Notice 2015-47: The Listing Notice applies to a type of structured financial transaction in which a taxpayer attempts to defer and treat ordinary income and short-term capital gain as long-term capital gain.  The contract is denominated as an option contract that references a basket of actively traded personal property (i.e., securities).  The contract allows the taxpayer to trade the securities referenced in the contract while the contract purportedly remains open, and the taxpayer does so. Consequently, option treatment is not warranted, and the income deferral and conversion to long-term capital gain is improper.  The transaction described in the Listing Notice is similar to a transaction described in a companion Transaction of Interest Notice (NOT-110323-15); each of the Notices makes it clear that if a transaction is identified by both Notices, it is treated as a Listed Transaction.

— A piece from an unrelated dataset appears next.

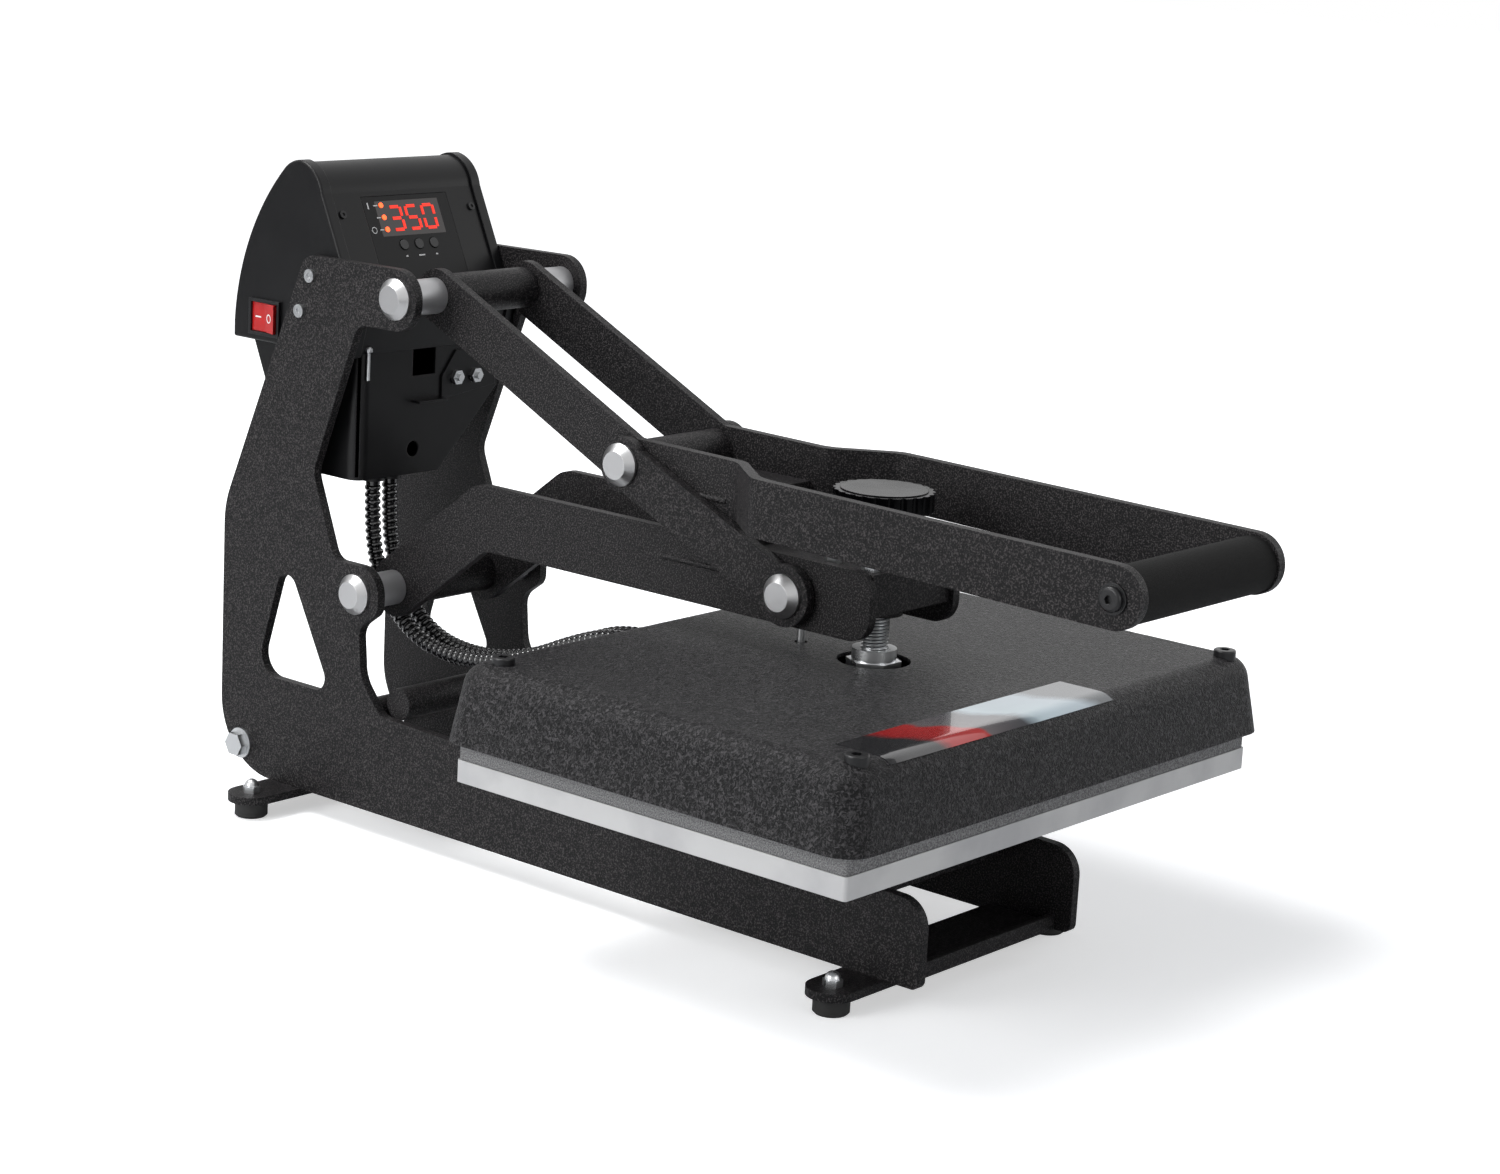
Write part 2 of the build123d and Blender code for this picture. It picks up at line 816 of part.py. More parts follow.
def cover_hollow():
    inner_edge = cover_edge_round - cover_wall
    inner_corner = cover_corner_round - cover_wall
    return cover_body(cover_wall, cover_height - cover_wall, inner_edge, inner_corner)


def heater_cover():
    cover = cover_solid() - cover_hollow()
    cover -= z_rod(0, screw_y, cover_hole, head_base() + 20, head_base() + cover_height + 9)
    cover -= z_rod(0, guide_pin_y, guide_pin_radius + 1.5, head_base() + 20, head_base() + cover_height + 9)
    return cover - hose_slot()


def cover_screw(x, y):
    top = head_base() + cover_height + cover_screw_rise
    head = z_rod(x, y, cover_screw_head, top - 12, top)
    head = fillet(head.edges().sort_by(Axis.Z)[-1], 1.0)
    head -= Pos(x, y, top - 2.4) * extrude(RegularPolygon(cover_screw_key, 6), amount=5)
    return head - cover_solid()


def cover_post(x, y):
    """A pillar under one corner screw, from the heat platen's insulation up to the cover."""
    low = head_base() + heat_platen_thick + insulation_thick
    return z_rod(x, y, cover_post_radius, low, low + cover_height) & cover_hollow()


def adjuster_collar():
    """Boss on the heat platen, hexagon nut and round collar that hold the screw's foot."""
    low = head_base() + heat_platen_thick + insulation_thick
    nut_low = low + boss_height
    collar_low = nut_low + nut_height
    boss = z_rod(0, screw_y, boss_radius, low, nut_low)
    nut = Pos(0, screw_y, nut_low) * extrude(RegularPolygon(nut_across / 2, 6, major_radius=False), amount=nut_height)
    collar = z_rod(0, screw_y, collar_radius, collar_low, collar_low + collar_height)
    hole = z_rod(0, screw_y, screw_radius + screw_clearance, low + 2, collar_low + collar_height + 1)
    return boss + nut + collar - hole


def guide_pin():
    low = head_base() + heat_platen_thick + insulation_thick
    pin = z_rod(0, guide_pin_y, guide_pin_radius, low, guide_pin_top)
    return pin + z_rod(0, guide_pin_y, guide_pin_radius + 3, low, low + 6)


# Pressure screw

def adjuster_screw():
    low = head_base() + heat_platen_thick + insulation_thick + 2 + screw_clearance
    return z_rod(0, screw_y, screw_radius, low, screw_top)


def pressure_knob():
    """A scalloped hand wheel with a shallow dished top."""
    shape = Circle(knob_radius)
    groove = Circle(2.2)
    for turn in range(knob_lobes):
        angle = math.radians(360 / knob_lobes * turn)
        reach = knob_radius + 0.9
        shape -= Pos(reach * math.cos(angle), reach * math.sin(angle)) * groove
    rim_low = knob_base + knob_height * 0.35
    top = knob_base + knob_height
    knob = Pos(0, screw_y, rim_low) * extrude(shape, amount=top - rim_low)
    knob += z_rod(0, screw_y, knob_radius * 0.62, knob_base, rim_low)
    knob -= z_rod(0, screw_y, knob_disc_radius, top - 1.2, top + 1)
    return knob - z_rod(0, screw_y, screw_radius, knob_base - 1, screw_top)


def knob_disc():
    top = knob_base + knob_height
    return z_rod(0, screw_y, knob_disc_radius, top - 1.2, top + 0.6)


# Handle

def unit(start, end):
    length = math.hypot(end[0] - start[0], end[1] - start[1])
    return ((end[0] - start[0]) / length, (end[1] - start[1]) / length)


def handle_face():
    """Side view of a handle plate: sloping bar from the top pivot, then the long level bar."""
    back = unit(knee_pivot, top_pivot)
    up = (-back[1], back[0])
    r = bar_half
    end_high = (top_pivot[0] + r * (back[0] + up[0]), top_pivot[1] + r * (back[1] + up[1]))
    end_low = (top_pivot[0] + r * (back[0] - up[0]), top_pivot[1] + r * (back[1] - up[1]))
    slope = back[1] / back[0]
    bend_y = end_high[0] - (end_high[1] - handle_top_rear) / slope
    under_y = end_low[0] - (end_low[1] - handle_under_rear) / slope
    corners = [
        (end_low[0], end_low[1], r - 0.01),
        (end_high[0], end_high[1], r - 0.01),
        (bend_y, handle_top_rear, 5),
        (grip_tip, handle_top_front, grip_end_radius - 0.2),
        (grip_tip, handle_top_front - 2 * grip_end_radius, grip_end_radius - 0.2),
        (under_y, handle_under_rear, 30),
    ]
    return outline(corners)


def handle_plan():
    """Plan view of a handle plate: it steps outwards ahead of the knee."""
    rear = top_pivot[0] + 60
    front = grip_tip - 20
    t = bar_thick
    near = [(bar_inner, rear, 0), (bar_inner, jog_rear, 14), (grip_inner, jog_front, 20), (grip_inner, front, 0)]
    far = [(grip_inner + t, front, 0), (grip_inner + t, jog_front + 2.5, 14), (bar_inner + t, jog_rear + 2.5, 20),
           (bar_inner + t, rear, 0)]
    points = near + far
    line = FilletPolyline(*[(x, y) for x, y, r in points], radius=[r for x, y, r in points], close=True)
    return make_face(line)


def handle_plate():
    side = from_side(handle_face(), bar_inner - 10, grip_outer + 10)
    plan = Pos(0, 0, grip_height - 60) * extrude(handle_plan(), amount=240)
    plate = side & plan
    plate -= x_rod(top_pivot, axle_radius + running_fit, bar_inner - 1, bar_outer + 1)
    plate -= x_rod(knee_pivot, pin_radius, bar_inner - 1, bar_outer + 1)
    return plate


def handle_cross_plate():
    return block(-bar_inner, bar_inner, 218, 262, 251, 257)


def handle_tubes():
    rear = x_tube(top_pivot, tube_radius, axle_radius + running_fit, -bar_inner, bar_inner)
    knee = x_tube(knee_pivot, tube_radius, pin_radius, -bar_inner, bar_inner)
    return [rear, knee]


def grip_spot():
    return (grip_front, grip_height)


def grip():
    return x_rod(grip_spot(), grip_radius, -grip_inner, grip_inner)


def grip_bolt():
    """Button head with a hexagon socket, on a washer."""
    washer = x_rod(grip_spot(), 8.5, grip_outer, grip_outer + 1.2)
    head = x_rod(grip_spot(), 7, grip_outer + 1.2, grip_outer + 4.6)
    head = fillet(head.edges().sort_by(Axis.X)[-1], 2)
    plane = Plane(origin=(grip_outer + 2.4, grip_front, grip_height), x_dir=(0, 1, 0), z_dir=(1, 0, 0))
    return washer + head - extrude(plane * RegularPolygon(2.6, 6), amount=9)


def knee_pin():
    """Turned pin: its head is outside the link and its shank sits in the handle's knee tube."""
    seat = link_outer + side_play
    head = end_cap(knee_pivot, seat, 1)
    return head + x_rod(knee_pivot, pin_radius, bar_inner - 20, seat)


# Links

def link_face():
    """A bar with a round eye at each end."""
    along = unit(knee_pivot, front_pivot)
    length = math.dist(knee_pivot, front_pivot)
    angle = math.degrees(math.atan2(along[1], along[0]))
    bar = Pos(length / 2, 0) * Rectangle(length, 2 * link_half)
    rear_eye = Circle(bar_half)
    front_eye = Pos(length, 0) * Circle(link_front_radius)
    return Pos(*knee_pivot) * Rot(0, 0, angle) * (bar + rear_eye + front_eye)


def link():
    plate = from_side(link_face(), link_inner, link_outer)
    plate -= x_rod(knee_pivot, pin_radius + running_fit, link_inner - 1, link_outer + 1)
    return plate - x_rod(front_pivot, pin_radius, link_inner - 1, link_outer + 1)


def link_pin():
    """Pin at the front of a link; its shank ends flush with the link's inner face."""
    return end_cap(front_pivot, link_outer, 1) + x_rod(front_pivot, pin_radius, link_inner, link_outer)


def main():
    os.makedirs("parts", exist_ok=True)
    plate = side_plate()
    save([mirrored(plate)], "side_plate_left")
    save([plate], "side_plate_right")
    save([foot_bar(foot_front), foot_bar(foot_rear)], "foot_bars")
    save([rubber_foot(x, y) for x, y in foot_spots()], "rubber_feet")
    save([foot_fastener(x, y) for x, y in foot_spots()], "foot_bolts")
    save([front_cross_plate()], "front_cross_plate")
    save([tie_tube(spot) for spot in tie_spots], "tie_tubes")
    save(both_sides(tie_bolt(tie_spots[0])), "tie_bolts")
    save([platen_support(support_front), platen_support(support_rear)], "platen_supports")
    save([platen_layer(platen_base, platen_thick, 0, 2)], "lower_platen")
    save([platen_layer(platen_base + platen_thick, pad_thick, 0.5, 3)], "silicone_pad")

    pivots = (top_pivot, arm_pivot)
    save([axle(spot) for spot in pivots], "axles")
    save([end_cap(spot, plate_outer, side) for spot in pivots for side in (-1, 1)], "axle_caps")
    spacers = []
    for spot in pivots:
        spacers += both_sides(axle_spacer(spot))
    save(spacers, "axle_spacers")

    save([housing_shell()], "housing_shell")
    save([switch_cheek(), housing_cap()], "housing_cheeks")
    save([display_panel()], "display_panel")
    save([on_face(window_face(0.1), -window_deep, 0)], "display_window")
    save(display_digits(), "display_digits")
    save([indicator_lamp(down) for down in lamp_down], "indicator_lamps")
    for x, name in zip(button_x, ("button_down", "button_set", "button_up")):
        save([button(x)], name)
    save([controller_board()], "controller_board")
    save([panel_screw(-panel_screw_x), panel_screw(panel_screw_x)], "panel_screws")
    save([switch_bezel()], "switch_bezel")
    save([power_rocker()], "power_rocker")
    screws = []
    for spot in plate_screw_spots:
        screws += both_sides(plate_screw(spot))
    save(screws, "plate_screws")
    save([power_inlet()], "power_inlet")
    save([lower_box()], "lower_box")
    save([box_bracket()], "box_bracket")
    save([bracket_nut(22), bracket_nut(39)], "bracket_nuts")
    save([hose_gland(x) for x in hose_x], "hose_glands")
    save([heater_hose(hose_x[0])], "heater_hose_left")
    save([heater_hose(hose_x[1])], "heater_hose_right")

    arm = arm_plate()
    save([mirrored(arm)], "arm_plate_left")
    save([arm], "arm_plate_right")
    save([arm_gusset()], "arm_gusset")
    save(arm_tubes(), "arm_tubes")
    save([front_channel()], "front_channel")
    save([channel_nut(x, y) for x in (-28, 28) for y in (121, 148)], "channel_nuts")

    heat_low = head_base()
    insulation_low = heat_low + heat_platen_thick
    save([heater_cover()], "heater_cover")
    save([platen_layer(heat_low, heat_platen_thick, head_inset, heat_platen_corner)], "heat_platen")
    save([platen_layer(insulation_low, insulation_thick, insulation_inset, heat_platen_corner)], "insulation_board")
    screw_rows = (cover_screw_front, cover_screw_rear)
    screw_spots = [(x, y) for x in (-cover_screw_x, cover_screw_x) for y in screw_rows]
    save([cover_screw(x, y) for x, y in screw_spots], "cover_screws")
    save([cover_post(x, y) for x, y in screw_spots], "cover_posts")
    save([adjuster_collar()], "adjuster_collar")
    save([guide_pin()], "guide_pin")
    save([adjuster_screw()], "adjuster_screw")
    save([pressure_knob()], "pressure_knob")
    save([knob_disc()], "knob_disc")

    handle = handle_plate()
    save([mirrored(handle)], "handle_plate_left")
    save([handle], "handle_plate_right")
    save([handle_cross_plate()], "handle_cross_plate")
    save(handle_tubes(), "handle_tubes")
    save([grip()], "grip")
    save(both_sides(grip_bolt()), "grip_bolts")
    save(both_sides(knee_pin()), "knee_pins")
    save(both_sides(link()), "links")
    save(both_sides(link_pin()), "link_pins")


main()
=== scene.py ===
# %% [markdown]
# A clamshell heat press stands on a pale floor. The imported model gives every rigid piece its
# shape and place. Here those pieces get their real finishes, and the few shapes that a plain
# solid cannot show, such as the screw thread, the corrugated hoses and the weld beads, are
# modelled with bmesh operators. First the frame is loaded and its box is kept.

# %% Load the press
import math
import bmesh
import bpy
from mathutils import Matrix, Vector
from mathutils.bvhtree import BVHTree


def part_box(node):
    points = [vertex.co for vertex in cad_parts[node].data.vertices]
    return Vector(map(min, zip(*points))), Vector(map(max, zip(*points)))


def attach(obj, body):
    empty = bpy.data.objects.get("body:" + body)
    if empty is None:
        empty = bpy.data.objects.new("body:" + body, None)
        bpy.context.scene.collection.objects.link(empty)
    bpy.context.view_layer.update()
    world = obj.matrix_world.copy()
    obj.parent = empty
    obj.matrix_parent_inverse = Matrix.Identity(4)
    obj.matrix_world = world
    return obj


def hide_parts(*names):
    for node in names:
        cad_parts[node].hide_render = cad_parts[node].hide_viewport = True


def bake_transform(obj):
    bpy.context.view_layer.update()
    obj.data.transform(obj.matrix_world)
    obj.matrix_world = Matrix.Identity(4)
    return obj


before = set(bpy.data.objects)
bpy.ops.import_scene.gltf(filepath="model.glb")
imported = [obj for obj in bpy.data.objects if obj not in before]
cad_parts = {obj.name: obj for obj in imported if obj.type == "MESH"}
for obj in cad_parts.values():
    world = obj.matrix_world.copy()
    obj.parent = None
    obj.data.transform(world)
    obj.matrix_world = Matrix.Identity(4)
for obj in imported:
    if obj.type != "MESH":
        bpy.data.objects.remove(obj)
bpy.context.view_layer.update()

mm = 0.001
front_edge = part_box("lower_platen")[0][1]


def at(x, y, z):
    """Millimetres with Y counted from the lower platen's front edge, as a place in the frame."""
    return Vector((x * mm, front_edge + y * mm, z * mm))


# %% [markdown]
# The camera stands in front of the press, to its left and a little above the handle. The view
# is long and narrow, as a product photographer's lens gives, so the platens keep nearly
# parallel edges. Yaw, pitch and roll turn it from looking along +Y.

# %% Camera
yaw = math.radians(50.483)
pitch = math.radians(12.853)
roll = math.radians(3.100)
image_width = 1500
focal_pixels = 3213.27
sensor = 36.0

look = Vector((math.sin(yaw) * math.cos(pitch), math.cos(yaw) * math.cos(pitch), -math.sin(pitch)))
level_right = Vector((math.cos(yaw), -math.sin(yaw), 0))
level_up = level_right.cross(look)
right = level_right * math.cos(roll) + level_up * math.sin(roll)
up = level_up * math.cos(roll) - level_right * math.sin(roll)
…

Notice 2015-48: The Transaction of Interest Notice applies to a type of structured financial transaction in which a taxpayer attempts to defer and treat ordinary income and short-term capital gain as long-term capital gain.  The transaction may be denominated as an option, notional principal contract, or forward contract.  The contract may reference assets that are not actively traded, such as interests in hedge funds, and the taxpayer has the right to change the assets in the referenced basket.  The taxpayer’s ability to control the assets in the basket raises the issue of whether the form of the transaction should be respected, and, thus, whether the income deferral and conversion to long-term capital gain is improper.  The transaction described in the notice is similar to a transaction described in a companion draft Listing Notice (NOT-109093-14); each of the Notices makes it clear that if a transaction is identified by both Notices, it is treated as a Listed Transaction.

Notice 2015-49 informs taxpayers that the Treasury Department and the IRS intend to amend the required minimum distribution regulations under Section 401(a)(9) of the Internal Revenue Code to address the use of lump sum payments to replace annuity payments being paid by a qualified defined benefit pension plan. The regulations, as amended, will provide that qualified defined benefit plans generally are not permitted to replace any joint and survivor, single life, or other annuity currently being paid with a lump sum payment or other accelerated form of distribution. The Treasury Department and the IRS intend that these amendments to the regulations will apply as of July 9, 2015, except with respect to certain accelerations of annuity payments described in the notice.